The quota system serves as a scapegoat for the failings of mainly Western senior managers. Almost all the powerful and big-budget senior posts in the Secretariat and in the United Nations system are filled by Westerners, including peacekeeping, political affairs, management, development and environment programs, the children’s fund, human rights, refugees, etc.
Viewed from Asia, the top of the U.N. looks decidedly Atlantic. A former senior Asian ambassador to the U.N. commented at a regional seminar in Sydney last year that it was difficult for Asians to connect with the U.N. when its senior officials dealing with Asia were non-Asians. Other ambassadors and ministers at the seminar concurred.
Hood’s main target was peacekeeping staff. By geographical grouping, Asians contribute about half the U.N.’s total peacekeepers and one-quarter of its regular and peacekeeping budget (almost three-quarters of this comes just from Japan). They have also suffered around one-quarter of total U.N. peacekeeping deaths. But a year ago, there was not a single Asian in the senior ranks of the peacekeeping department. Two-thirds of senior DPKO staff are Westerners.

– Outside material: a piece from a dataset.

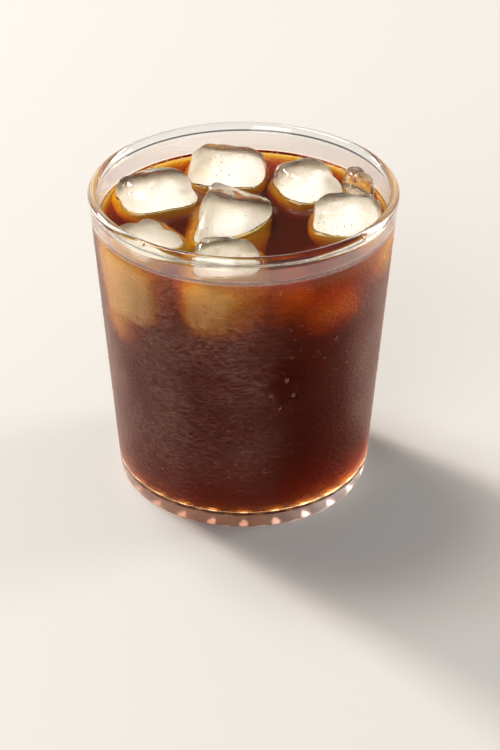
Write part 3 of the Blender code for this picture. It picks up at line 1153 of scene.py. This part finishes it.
dried_coffee, tree = new_material("dried_coffee")
place = add_node(tree, "ShaderNodeTexCoord")
specks = add_node(tree, "ShaderNodeTexNoise", {"Vector": place.outputs["Object"], "Scale": 1 / (0.8 * MM)})
browns = add_node(
    tree, "ShaderNodeMix", {0: specks.outputs["Fac"], 6: linear("1c0c06"), 7: linear("5a3018")}, data_type="RGBA"
)
crust = add_node(tree, "ShaderNodeBsdfPrincipled", {"Base Color": browns.outputs[2], "Roughness": 0.35})
add_node(tree, "ShaderNodeOutputMaterial", {"Surface": crust.outputs[0]})
tide_line = finish_mesh("dried_coffee_line", bm, dried_coffee)
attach(tide_line, "root")
describe(tide_line)

# %% Drops on the rim and bubbles round the drink
bm = bmesh.new()
for x, y, z, radius in ((4.7, -42.0, 89.1, 0.6), (31.6, -28.2, 89.1, 0.8), (-26.0, -33.0, 89.1, 0.4)):
    put_copy(bm, ball(12, 8), Matrix.Translation((x * MM, y * MM, z * MM)) @ Matrix.Scale(radius * MM, 4))
rim_drops = finish_mesh("drops_on_rim", bm, water_drop)
bm = bmesh.new()
for i in range(150):
    angle = random.gauss(-85, 26) if i < 90 else random.uniform(-180, 180)
    radius = random.uniform(0.16, 0.40)
    reach = (inner_wall_radius(LEVEL) - radius * random.uniform(0.9, 2.4)) * MM
    put = Matrix.Rotation(math.radians(angle), 4, "Z") @ Matrix.Translation((reach, 0, (LEVEL + 0.45) * MM))
    put_copy(bm, small_ball, put @ Matrix.Scale(radius * MM, 4))
ring_bubbles = finish_mesh("bubbles_round_drink", bm, air_bubble)
for piece, slot in ((rim_drops, "clear_glass"), (ring_bubbles, "black_coffee")):
    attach(piece, "root")
    describe(piece)

# %% Air bubbles in the ice
BUBBLES_PER_CUBE = 90

tiny_ball = ball(6, 4)
bm = bmesh.new()
for name, cube in FLOATING.items():
    lean = Euler([math.radians(a) for a in cube.lean]).to_matrix()
    for i in range(BUBBLES_PER_CUBE):
        way = Vector([random.gauss(0, 1) for c in range(3)]).normalized() * random.uniform(0.25, 0.86)
        spot = Vector(cube.centre) + lean @ Vector([w * e / 2 for w, e in zip(way, cube.edges)])
        put_copy(bm, tiny_ball, Matrix.Translation(spot * MM) @ Matrix.Scale(random.uniform(0.10, 0.26) * MM, 4))
ice_bubbles = finish_mesh("bubbles_in_ice", bm, air_bubble)
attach(ice_bubbles, "root")
describe(ice_bubbles)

In the U.N. Secretariat overall, Asians comprise a mere 17 percent of senior U.N. staff at the grades of director and above (and 12 percent of high-level representatives). Much attention is focused on promoting women to senior posts. With women making up one-third of senior posts, they too are under-represented, but fare better than Asians.

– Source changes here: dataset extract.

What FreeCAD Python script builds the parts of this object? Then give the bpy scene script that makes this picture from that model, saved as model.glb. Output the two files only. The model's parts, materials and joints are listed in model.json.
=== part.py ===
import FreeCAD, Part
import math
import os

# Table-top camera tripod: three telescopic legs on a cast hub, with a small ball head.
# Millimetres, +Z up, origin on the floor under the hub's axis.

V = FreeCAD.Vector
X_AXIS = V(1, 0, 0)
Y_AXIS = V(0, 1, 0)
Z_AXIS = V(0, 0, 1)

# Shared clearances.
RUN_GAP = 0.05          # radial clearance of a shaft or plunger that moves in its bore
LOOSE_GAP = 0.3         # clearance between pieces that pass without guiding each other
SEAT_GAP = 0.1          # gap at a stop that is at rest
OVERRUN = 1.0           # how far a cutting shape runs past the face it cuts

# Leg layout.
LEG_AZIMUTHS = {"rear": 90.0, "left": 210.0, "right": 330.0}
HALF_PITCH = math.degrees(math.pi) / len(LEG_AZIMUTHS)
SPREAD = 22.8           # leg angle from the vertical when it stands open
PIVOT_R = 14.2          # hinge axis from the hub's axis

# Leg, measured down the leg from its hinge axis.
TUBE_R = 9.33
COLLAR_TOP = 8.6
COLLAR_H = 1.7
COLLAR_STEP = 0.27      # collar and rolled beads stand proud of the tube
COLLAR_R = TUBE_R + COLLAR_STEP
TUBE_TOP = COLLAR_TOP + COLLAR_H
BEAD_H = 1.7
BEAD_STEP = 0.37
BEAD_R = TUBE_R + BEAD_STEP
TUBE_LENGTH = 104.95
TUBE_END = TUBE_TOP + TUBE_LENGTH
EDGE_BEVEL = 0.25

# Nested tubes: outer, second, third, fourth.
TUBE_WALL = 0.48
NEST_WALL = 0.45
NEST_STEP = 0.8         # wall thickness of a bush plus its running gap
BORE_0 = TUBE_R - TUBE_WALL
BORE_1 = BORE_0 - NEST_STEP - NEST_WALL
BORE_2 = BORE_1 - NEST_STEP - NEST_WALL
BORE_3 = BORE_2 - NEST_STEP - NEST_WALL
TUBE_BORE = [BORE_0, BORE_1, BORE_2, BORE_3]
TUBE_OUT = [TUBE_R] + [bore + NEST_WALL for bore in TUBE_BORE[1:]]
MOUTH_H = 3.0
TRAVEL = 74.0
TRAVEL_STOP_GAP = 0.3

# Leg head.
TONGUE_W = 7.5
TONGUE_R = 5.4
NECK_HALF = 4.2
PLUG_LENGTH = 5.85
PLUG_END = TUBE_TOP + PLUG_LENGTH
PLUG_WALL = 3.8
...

(It is worth slaying another myth — that the U.N. is top-heavy. Of the 2,500 professional staff in the U.N. Secretariat a year ago, 13 percent were in the senior ranks.)

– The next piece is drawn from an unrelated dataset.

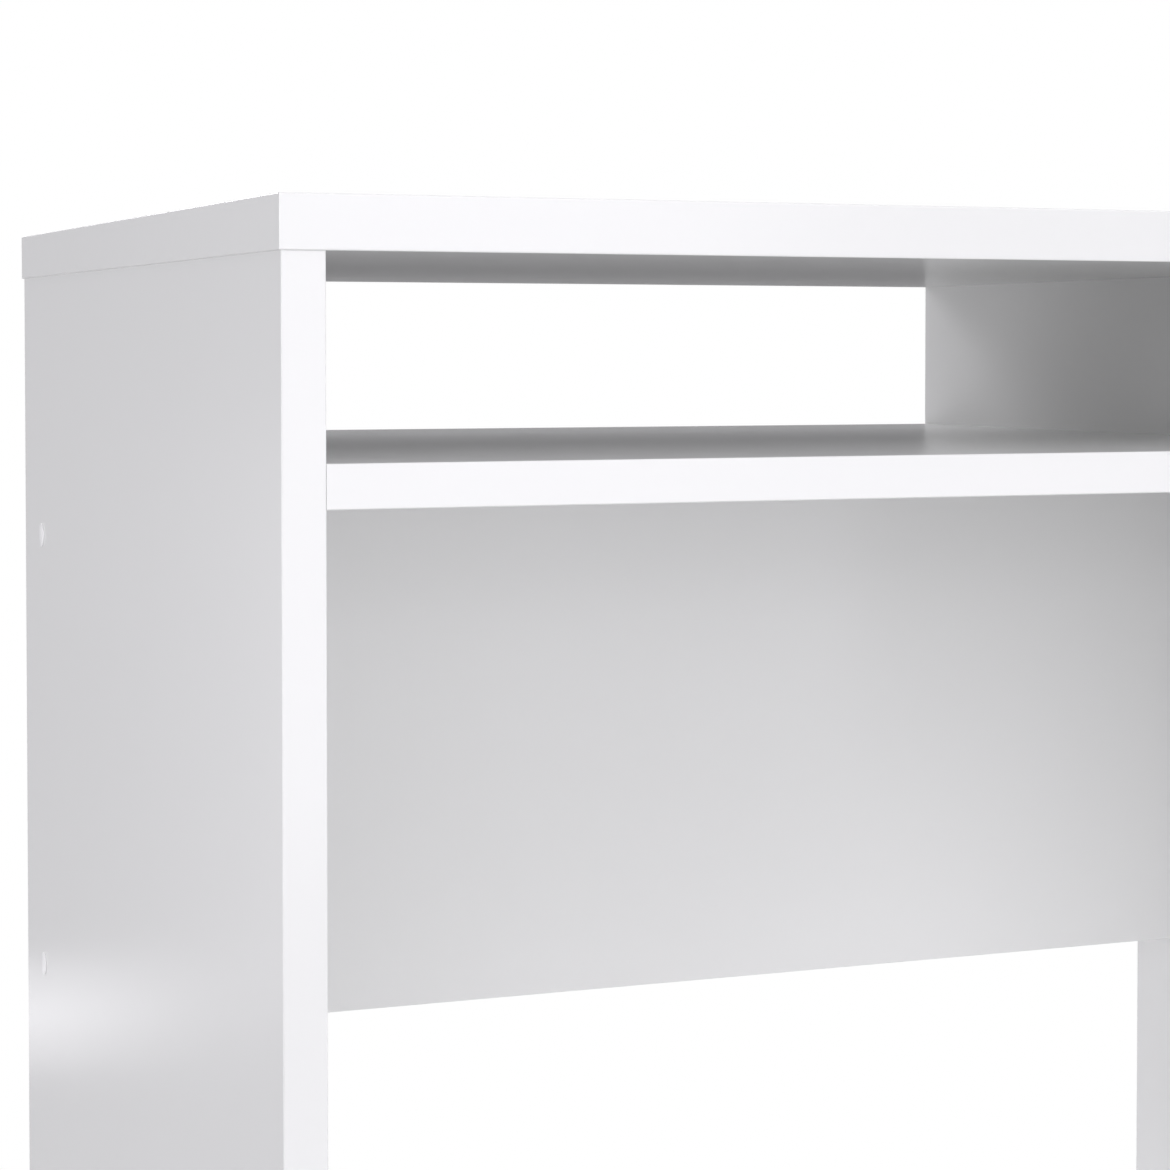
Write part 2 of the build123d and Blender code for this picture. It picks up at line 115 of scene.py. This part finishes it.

Of the senior staff, nearly one-third are from the five permanent members of the Security Council. Among them, Canada (9) and the United States (47), together with 5 percent of the world’s population, have the same number of senior staff in the Secretariat as all of Asia, which has 60 percent of the world’s population, contains some of the world’s oldest civilizations and is not short of experienced and sophisticated diplomats. This situation exists in an organization that supposedly promotes popular and national sovereignty.
Moreover, Asians tend to be high achievers. U.S. census data for 2004 show that Asian-born Americans had the highest median income with $62,551, compared with $55,714 for European-born, $33,962 for Latin American-born, and $42,677 for all foreign-born.
Asians’ underachievement in the U.N. system is, at best, a curiosity that needs investigation and explanation; at worst, it is a scandal reflecting the fact that Asians are the least united and cohesive of all the regional groups in the U.N. system.
Making a public fuss is alien to the Asian way. But in the culture of self-serving and self-advancing arguments at the U.N., the result is a failure by Asian government representatives to promote the interests of their people in the U.N. system. They should be more assertive in proposing competent Asians for senior posts and then in lobbying for them.
Maybe the U.N. has not been very effective in rebutting recent charges against it, including those related to the Iraq oil-for-food scandal. Perhaps the organization needs to revamp its grievance procedures so that: genuine whistle-blowers and victims are protected from the wrath of vengeful or lecherous bosses; managers are protected from mischievous charges laid against them by disgruntled employees whose hopes for rapid advancement have been frustrated; and staff and the world at large are given prompt and satisfactory accounts of action taken.
Whatever faults may exist at the senior levels of the U.N., the blame for them does not lie in geographical or gender quota appointments.